I suspect the company's IT dept. has some type of software on this work PC which is slowing me down during the normal business hours. Whenever I am in the office (i.e.. connected to office internal network) or outside (connected to the network via Spring and Cisco VPN combo), this Dell X200 slows down significantly. The track pad and keyboard does not respond to my input (if they do, there are significant delay between my input and actual action). Funny things are when I am at home at night with this POS Dell connected to my home network (also connected to VPN), it works smoothly.

How can I prove there is something is trying to slow me down (even though I want to generate quality works 5 a.m. to 9 p.m.). This Dell is running XP Pro.
 
The only thing that comes to my mind would be to look in task manager when the computer slows down and see if a program uses the more cpu % or ram then it should.
 
Presuming your company is using Active Directory you might be experiencing a variation of what I've been enduring for a long time now.

Somehow the time synchronization required for Kerberos to work wasn't working and this caused everything to slow down on my box. Opening a simple Word document could take a few minutes since it was having trouble authenticating me as the user the file belonged to.

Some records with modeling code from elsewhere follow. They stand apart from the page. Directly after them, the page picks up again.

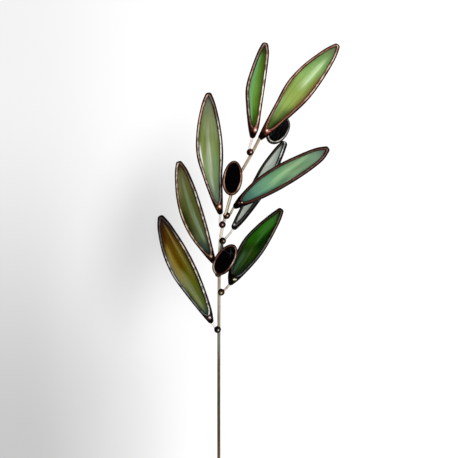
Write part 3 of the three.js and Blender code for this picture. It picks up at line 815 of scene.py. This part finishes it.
leaf_glass = {
    "low_left_leaf": dict(
        slot="amber_glass", through=0.05,
        ground=[
            (0.08, "#355040"), (0.2, "#4c5a24"), (0.42, "#5c5e0c"), (0.62, "#5a4c02"),
            (0.8, "#4c3004"), (0.95, "#2a1a14"),
        ],
        streaks=[
            ("#7f875b", -0.2, -0.6, 0.6, 0.95, 0.14, 0.5),
            ("#8c7a34", -0.35, -0.65, 0.42, 0.9, 0.42, 0.74),
            ("#5c3c00", 0.35, -0.25, 0.27, 0.95, 0.48, 0.84),
            ("#3e1800", -0.4, -0.45, 0.32, 0.95, 0.79, 0.94),
            ("#7a6c34", 0.9, 0.25, 0.26, 0.9, 0.4, 0.9),
            ("#2c3404", 1.0, 1.0, 0.5, 0.95, 0.2, 0.66),
            ("#98967c", -1.0, -1.0, 0.4, 0.95, 0.36, 0.64),
            ("#3a2000", 0.5, -0.2, 0.06, 0.6, 0.44, 0.62),
        ],
    ),
    "low_right_leaf": dict(
        slot="deep_green_glass", through=0.05,
        # Its darkest tones, at its foot, are partly the glass's own and partly painted shade.
        ground=[
            (0.1, "#1e2c1c"), (0.2, "#16280e"), (0.4, "#1e3806"), (0.6, "#205806"),
            (0.8, "#2a6a18"), (0.93, "#28382a"),
        ],
        streaks=[
            ("#105800", -1.0, -1.0, 0.3, 0.8, 0.5, 0.8),
            ("#3e5f40", -0.5, -0.1, 0.4, 0.9, 0.12, 0.38),
            ("#3c5820", 0.1, 0.05, 0.26, 0.85, 0.2, 0.48),
            ("#3c7424", -0.4, -0.25, 0.35, 0.85, 0.62, 0.92),
            ("#406c34", 0.05, 0.0, 0.22, 0.8, 0.54, 0.92),
            ("#021000", -0.3, 1.2, 0.6, 1.0, 0.47, 0.8),
            # The dark strip along its right edge is painted shade of the rim.
            ("#06200a", 1.0, 1.0, 0.4, 0.8, 0.2, 0.9),
            ("#0a2008", -0.8, -0.9, 0.3, 0.7, 0.3, 0.43),
        ],
    ),
    "mid_left_leaf": dict(
        slot="olive_glass", through=0.08,
        ground=[
            (0.1, "#22302e"), (0.18, "#38483c"), (0.28, "#525c3a"), (0.45, "#56582a"),
            (0.6, "#525828"), (0.75, "#60602e"), (0.88, "#605c38"), (0.97, "#403c24"),
        ],
        streaks=[
            ("#1c2400", -1.0, -1.0, 1.0, 0.95, 0.3, 0.56),
            ("#748a66", 0.45, -0.2, 0.4, 0.9, 0.23, 0.52),
            ("#748664", 0.45, -0.15, 0.38, 0.85, 0.52, 0.84),
            ("#8c9c82", 0.6, -0.1, 0.12, 0.6, 0.22, 0.5),
            ("#80805c", -1.0, -0.8, 0.6, 0.8, 0.68, 0.92),
            ("#2a2210", 1.15, 1.15, 0.5, 0.9, 0.58, 0.92),
        ],
    ),
    "back_right_leaf": dict(
        slot="pale_grey_glass", through=0.3,
        ground=[
            (0.1, "#a4aea4"), (0.3, "#b4bfb2"), (0.6, "#b8c4b4"), (0.9, "#96a29a"),
        ],
        streaks=[
            ("#c8cec6", -0.5, -0.4, 0.5, 0.6, 0.1, 0.95),
            ("#90a080", 0.85, 0.7, 0.4, 0.7, 0.6, 0.95),
        ],
    ),
    "high_left_leaf": dict(
        slot="grey_green_glass", through=0.08,
        ground=[
            (0.08, "#5c7260"), (0.18, "#6a8262"), (0.35, "#7c9260"), (0.55, "#7f8e54"),
            (0.75, "#7e8a5c"), (0.88, "#717a5c"), (0.97, "#5c605a"),
        ],
        streaks=[
            ("#a8b498", -0.35, 0.1, 0.42, 0.9, 0.2, 0.6),
            ("#98a486", -0.1, -0.05, 0.3, 0.7, 0.58, 0.72),
            ("#9ea28c", -0.95, -0.95, 0.35, 0.85, 0.1, 0.31),
            ("#62702c", -0.95, -0.9, 0.4, 0.9, 0.56, 0.77),
            ("#66742c", -0.42, -0.42, 0.26, 0.75, 0.5, 0.67),
            ("#c0caae", 0.0, 0.02, 0.12, 0.7, 0.35, 0.6),
            ("#5c7a34", 0.9, 0.8, 0.4, 0.75, 0.4, 0.6),
            ("#6e9468", 0.5, 0.5, 0.3, 0.5, 0.26, 0.5),
            # This white streak by the left edge is a painted highlight on the glass's edge.
            ("#ffffff", -0.82, -0.82, 0.1, 1.0, 0.43, 0.56),
        ],
    ),
    "front_right_leaf": dict(
        slot="sea_green_glass", through=0.08,
        ground=[
            (0.08, "#3a5650"), (0.18, "#4c7869"), (0.26, "#608f76"), (0.35, "#6b9a78"),
            (0.5, "#6c9c6c"), (0.62, "#7a9c73"), (0.75, "#719370"), (0.86, "#769578"),
            (0.94, "#667e6d"),
        ],
        streaks=[
            ("#98c08e", 0.86, -0.94, 0.4, 0.9, 0.4, 0.8),
            ("#38564c", 1.0, 1.0, 0.5, 0.9, 0.14, 0.5),
            ("#56765e", 0.55, 0.5, 0.3, 0.8, 0.46, 0.57),
            ("#8c9c8c", 0.9, 0.85, 0.25, 0.7, 0.52, 0.63),
            ("#5c7260", 1.05, 1.05, 0.4, 0.85, 0.62, 0.9),
            ("#668a60", 0.1, 0.15, 0.22, 0.7, 0.62, 0.8),
            ("#52766a", -1.0, -1.0, 0.4, 0.75, 0.25, 0.56),
        ],
    ),
    "top_left_leaf": dict(
        slot="grass_green_glass", through=0.08,
        ground=[
            (0.12, "#263c04"), (0.2, "#305004"), (0.27, "#46700f"), (0.36, "#5d8628"),
            (0.5, "#68923a"), (0.68, "#5b8529"), (0.82, "#4b6d14"), (0.91, "#28400b"),
        ],
        streaks=[
            ("#70b074", -0.8, -0.8, 0.75, 0.9, 0.2, 0.86),
            ("#304000", 1.1, 1.1, 1.25, 0.95, 0.0, 1.0),
        ],
    ),
    "top_right_leaf": dict(
        slot="light_green_glass", through=0.08,
        ground=[
            (0.08, "#2f3e1a"), (0.16, "#465c25"), (0.25, "#748c48"), (0.35, "#8ea854"),
            (0.45, "#8fa550"), (0.56, "#90ac5c"), (0.7, "#87ae62"), (0.85, "#709656"),
            (0.93, "#6b7b53"),
        ],
        streaks=[
            ("#c0d8a4", -0.05, 0.12, 0.42, 0.9, 0.55, 0.82),
            ("#8c9040", 0.8, 0.9, 0.6, 0.8, 0.34, 0.68),
            ("#667a30", -0.95, -0.95, 0.45, 0.75, 0.38, 0.55),
            ("#5c7444", -1.0, -1.0, 0.45, 0.65, 0.7, 0.95),
            ("#94ae84", -0.95, -0.85, 0.4, 0.8, 0.18, 0.38),
            ("#2c3400", 1.0, 1.0, 1.3, 1.0, 0.0, 0.34),
            ("#64481c", 1.1, 1.1, 0.7, 0.95, 0.28, 0.72),
            ("#5a7038", 1.1, 1.1, 0.6, 0.8, 0.72, 0.95),
            ("#0a1600", 1.0, 1.0, 1.15, 0.9, 0.0, 0.2),
        ],
    ),
}

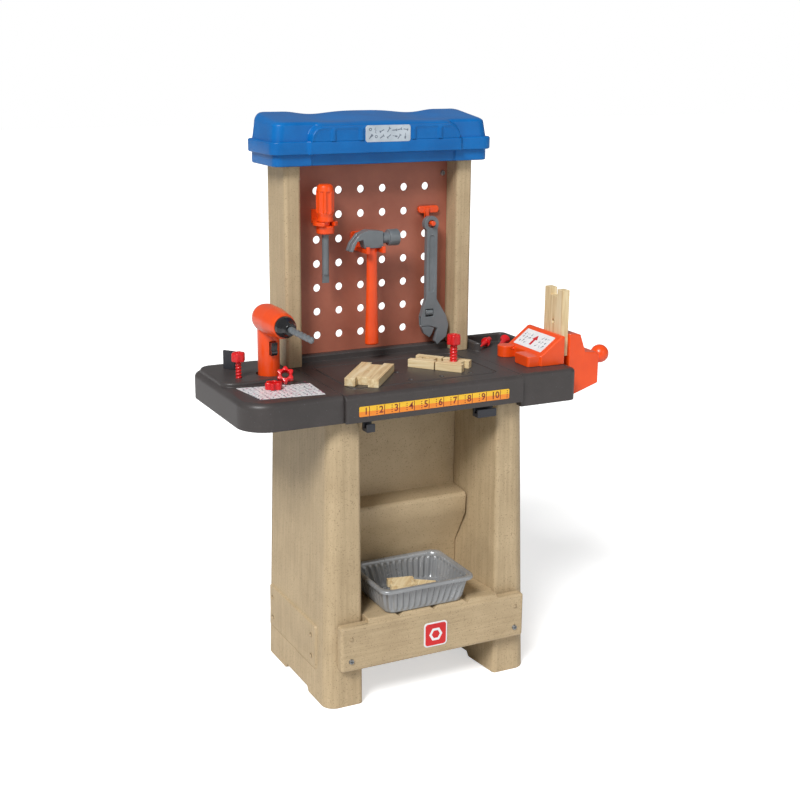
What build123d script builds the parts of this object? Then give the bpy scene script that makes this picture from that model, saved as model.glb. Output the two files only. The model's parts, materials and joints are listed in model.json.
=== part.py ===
from build123d import *
import os
from math import cos, pi, radians, sin

# A toddler's play workbench in millimetres. +Z is up, the child stands on the -Y side.
# Every place below is given from three datums: the bench's left-right symmetry plane (x = 0),
# the front face of the peg board (y = 0) and the floor (z = 0).

os.makedirs("parts", exist_ok=True)

# ---- overall sizes -------------------------------------------------------------------------
BENCH_HEIGHT = 918.0
LEFT_REACH = 310.0
KNOB_REACH = 370.0
BIT_REACH = 257.0
ROOF_BACK = 62.0

# ---- walls and clearances ------------------------------------------------------------------
WALL = 4.0
RUN_FIT = 0.05
SLIP = 0.4
SOFT_GAP = 0.3

# ---- base cabinet --------------------------------------------------------------------------
FOOT_HALF = 185.0
LEG_TOP_HALF = 172.0
BAY_HALF_FRONT = 121.0
BAY_HALF_BACK = 110.0
FOOT_FRONT = 224.5
LEG_TOP_FRONT = 215.0
BASE_BACK = 26.0
BAY_BACK = 105.0
LEG_CORNER = 22.0
LEG_BACK_CORNER = 10.0
BAY_CORNER = 7.0
BASE_HEIGHT = 473.0
SIDE_ARCH_RISE = 8.0
SIDE_ARCH_FRONT = 150.0
SIDE_ARCH_BACK = 50.0
SHELF_TOP = 150.0
SHELF_THICK = 12.0
PLANK_WIDTH = 62.0
PLANK_GROOVE = 5.0
RAIL_HALF = 166.0
RAIL_FRONT = 241.0
RAIL_BOTTOM = 68.0
RAIL_TOP = 144.0
BACK_BOTTOM = 62.0
PANEL_INSET = 2.0
LEDGE_FRONT = 140.0
LEDGE_LOW = 262.0
LEDGE_TOP = 298.0
LEDGE_TOE = 202.0
UPPER_WALL = 98.0
RELIEF_LOW = 54.0
RELIEF_HIGH = 128.0
RELIEF_FRONT = 181.0
RELIEF_PROUD = 3.0
NAIL_R = 3.4

# ---- counter -------------------------------------------------------------------------------
COUNTER_TOP = 516.0
CENTRE_HALF = 154.8
SEAM = 0.4
CENTRE_FRONT = 238.0
COUNTER_BACK = 30.0
GROOVE_HALF = 131.0
GROOVE_FRONT = 202.0
GROOVE_BACK = 45.0
GROOVE_WIDTH = 4.0
GROOVE_DEPTH = 1.5
RISER_HEIGHT = 12.0
LEFT_FRONT = 231.0
LEFT_CORNER = 45.0
BACK_CORNER = 30.0
PLATFORM_RISE = 7.0
DOCK_X = (-303.0, -187.0)
DOCK_Y = (-116.0, 16.0)
DOCK_CORNER = 22.0
RIGHT_REACH = 262.0
RIGHT_BOTTOM = BASE_HEIGHT - 10.0
RIGHT_BACK = 8.0
TRAY_RIM_FRONT = -58.0
TRAY_RIM_RISE = 16.0
TRAY_RIM_THICK = 9.0

# ---- uprights, peg board and roof ----------------------------------------------------------
POST_INNER = 140.0
POST_OUTER = 168.0
POST_FRONT = 36.0
POST_BACK = 40.0
BOARD_THICK = 4.0
PEG_HOLE_R = 6.35
PEG_PITCH = 39.5
PEG_COLUMNS = 6
PEG_ROWS = 7
ROOF_LOW = BENCH_HEIGHT - 79.0
PEG_TOP_ROW = ROOF_LOW - 44.3
ROOF_HALF = 190.0
ROOF_FRONT = 50.0
RIM_LOW = ROOF_LOW + 18.0
RIM_HIGH = RIM_LOW + 20.0
RIM_PROUD = 6.0
ARCH_HALF = 134.0
ARCH_PROUD = 9.0

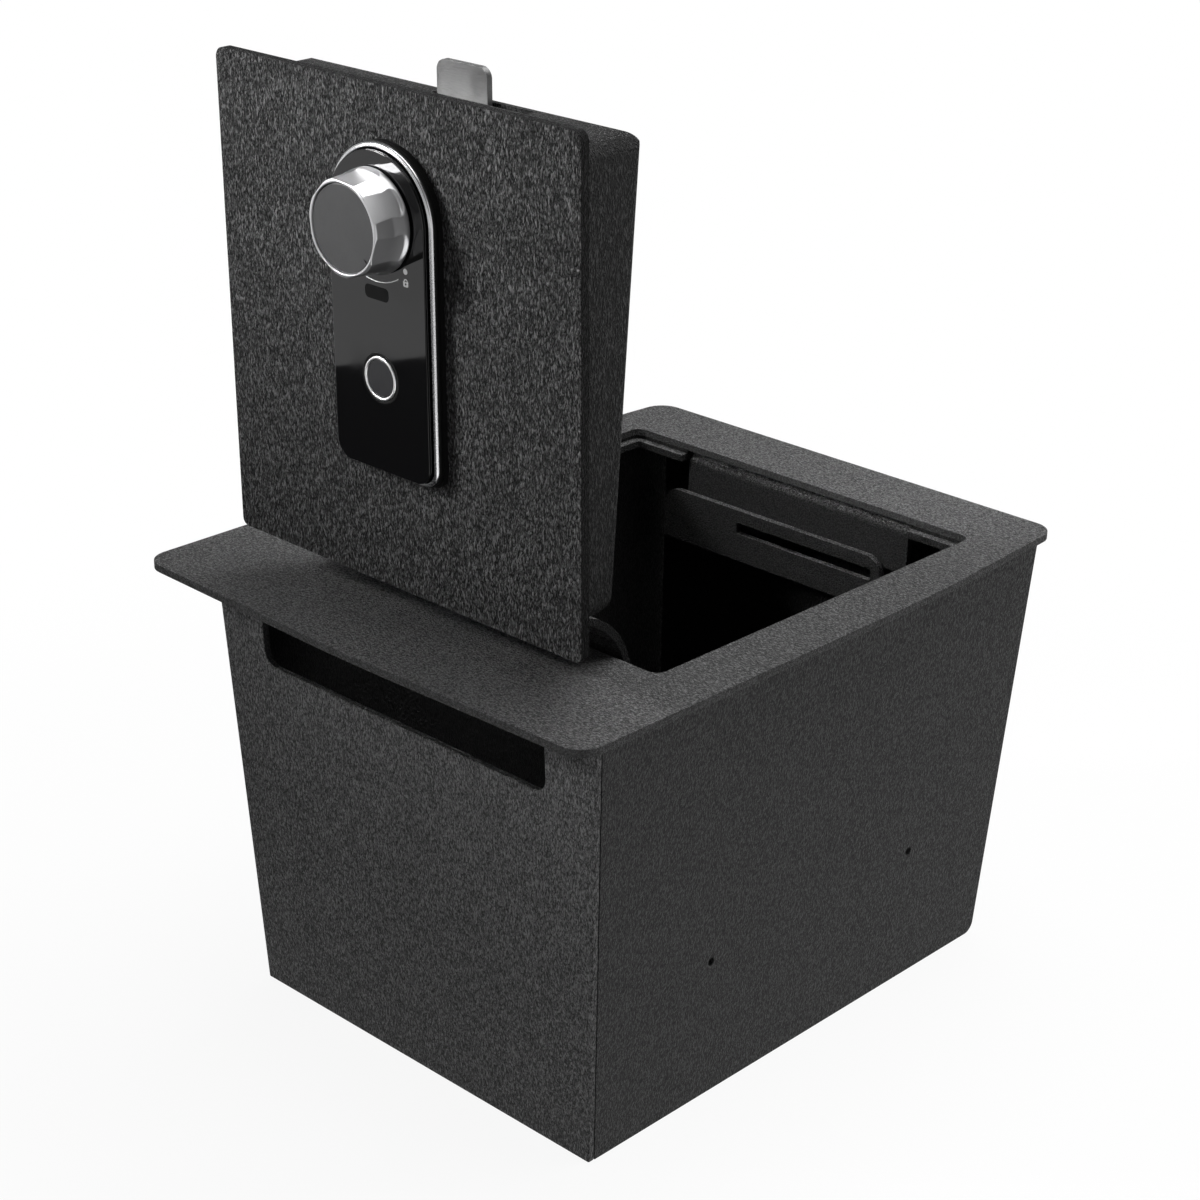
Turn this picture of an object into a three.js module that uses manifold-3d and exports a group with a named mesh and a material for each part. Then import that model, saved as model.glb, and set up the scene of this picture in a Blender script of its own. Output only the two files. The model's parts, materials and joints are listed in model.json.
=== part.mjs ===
// Console safe: a welded steel box with a flange that drops into a vehicle's console, and a hinged lid
// with a knob lock. Millimetres, +Z up, base at Z = 0, hinge side at -Y, lid standing open.
import * as THREE from "three";
import { mergeVertices } from "three/addons/utils/BufferGeometryUtils.js";
import Module from "manifold-3d";

const wasm = await Module();
wasm.setup();

// Box: outer sizes just under the flange, the taper of its walls, and its sheet.
const boxHeight = 192;
const boxWidth = 207.8;
const boxLength = 263.6;
const sideTaper = 10.1;
const endTaper = 10.4;
const sheet = 3;
const seam = 0.3;
const bendRadius = 5;

// Side-wall screw holes, measured from the middle of the box and from its base.
const screwHoleRadius = 1.8;
const screwHoleHeight = 62.7;
const screwHoleNear = -58.4;
const screwHoleFar = 65.4;

// Cable slot in the hinge wall.
const slotWidth = 155;
const slotDrop = 12;
const slotHeight = 26.2;
const slotRadius = 6;

// Top flange: overhangs past the box, the wide strip beside the hinge, the bow of the hinge edge, and
// the stretch before the latch edge where both sides draw in.
const flangeThickness = 3;
const hingeOverhang = 24;
const hingeBow = 3;
const latchOverhang = 1.4;
const rightOverhang = 13.3;
const leftOverhang = 10.2;
const stripOverhang = 18.4;
const stripLength = 74;
const tailLength = 90;
const tailDraw = 6.5;
const flangeRadius = 10;
const bowRadius = 900;

// Lid opening in the flange, by the rims that it leaves inside the box's walls.
const openingFromSideWall = 11.9;
const openingFromLatchWall = 31.8;
const openingFromHingeWall = 43.7;
const openingRadius = 4.5;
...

When I finally detected the four minute difference between my box and the domain controllers and we fixed it so that everyone should be synced again, things sped up dramatically...

B
 
As far as I know, my company does not use active directory except for the Lotus Notes database. The only things with relatively high memory usages are: Rtvscan.exe/system (30,000 K), svdhost.exe/System (29,000 K), a few other svdhoust.exe. Since this is weekend, the work PC is working smoothly and I just took the screen shot of the task manager so that I can compare this with the one I am going to experience on Monday (i.e., another slow down from 8 a.m. to 6 p.m.)
 
pseudobrit said:
I suggest buying a MacBook Pro, installing Windows on it.
Tell me about it. I wish my company's IT is as open minded as other companies which accept Macs as company computers.
I hope Apple becomes more aggresive in sales campaign to the corporate customers. It seems Dell is targetting corporate customers and my employer is one of Dell customers.